S’il ne publia pas une suite, sous la forme d’un ouvrage sur la philosophie de la Révolution française, Michelet trouva, dans un contexte politique et personnel très marqué par le changement, l’énergie pour rendre compte d’un événement révolutionnaire où la volonté des hommes ne cesse de se dépasser elle-même tant sur le plan physiologique que sur le plan spirituel. C’est sans doute là que se manifeste sa volonté propre de construire le sens de la Révolution contre son incarnation chrétienne, à distance donc de la figure de Grégoire, et au titre d’un anticléricalisme plus assumé dans les affres de sa personne que de nature militante.

N.B. Michelet, qui fait de Vico le père de l'histoire universelle, puis le diffuse et le vulgarise dans l’Europe entière en le traduisant, présente la Scienza nuova, non pas comme une science au sens propre du terme, mais comme une "philosophie de l’histoire". Cette interprétation historiciste et laïque de de Vico, qui se répercute sur la manière dont Michelet présente la dimension universaliste de la Révolution française, fait actuellement débat, en particulier au sein d'un numéro sur Vico de la revue Noesis.
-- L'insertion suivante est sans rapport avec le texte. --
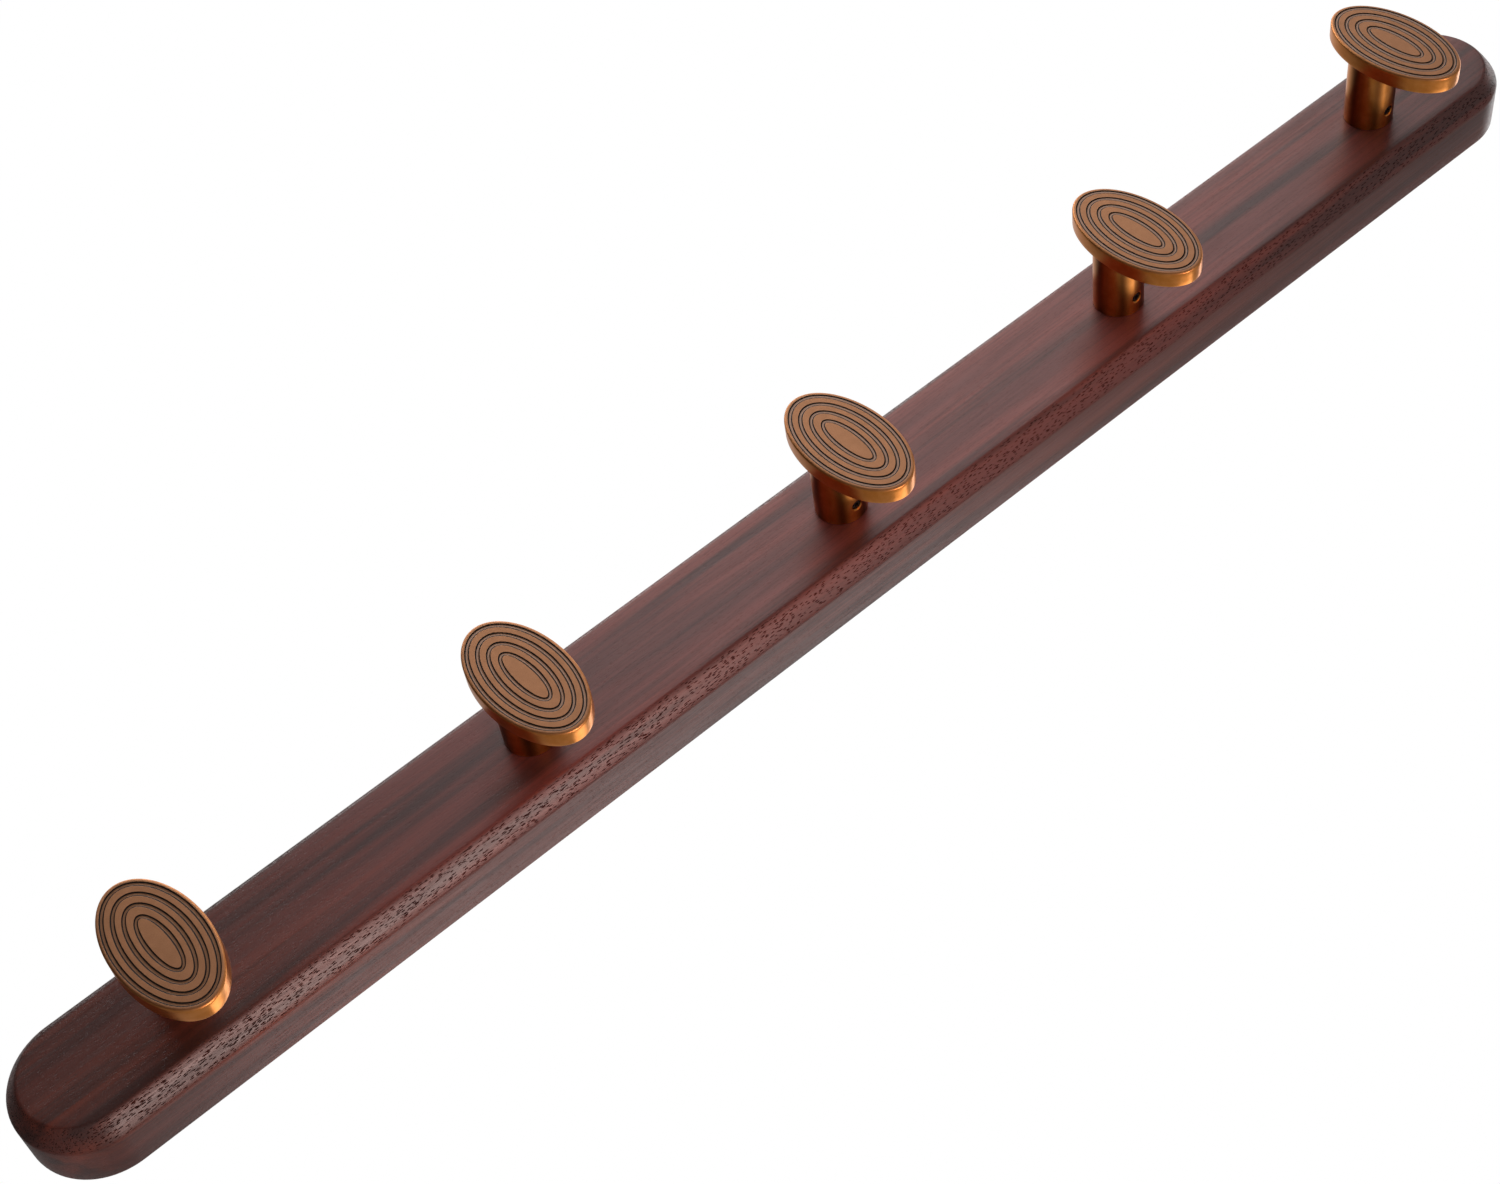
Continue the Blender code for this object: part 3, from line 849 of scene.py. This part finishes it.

Ainsi Alain Pons écrit: "Depuis que Michelet a publié, en 1827, ce qu’il appelle une 'traduction abrégée' de la Scienza nuova, dans l’édition de 1744, sous le titre de Principes de la philosophie de l’histoire, en utilisant l’expression 'philosophie de l’histoire' mise en circulation par Voltaire, Vico a été rangé dans la catégorie accueillante et vague des 'philosophes de l’histoire', où se trouvent réunis historiens, philosophes, théologiens, littérateurs. Et en effet, bien que le terme même d’ 'histoire' n’apparaisse pas dans le titre des Princìpi di scienza nuova d’intorno alla comune natura delle nazioni, il est indiscutable que l’histoire est au centre de cette œuvre, sans en être cependant l’objet principal".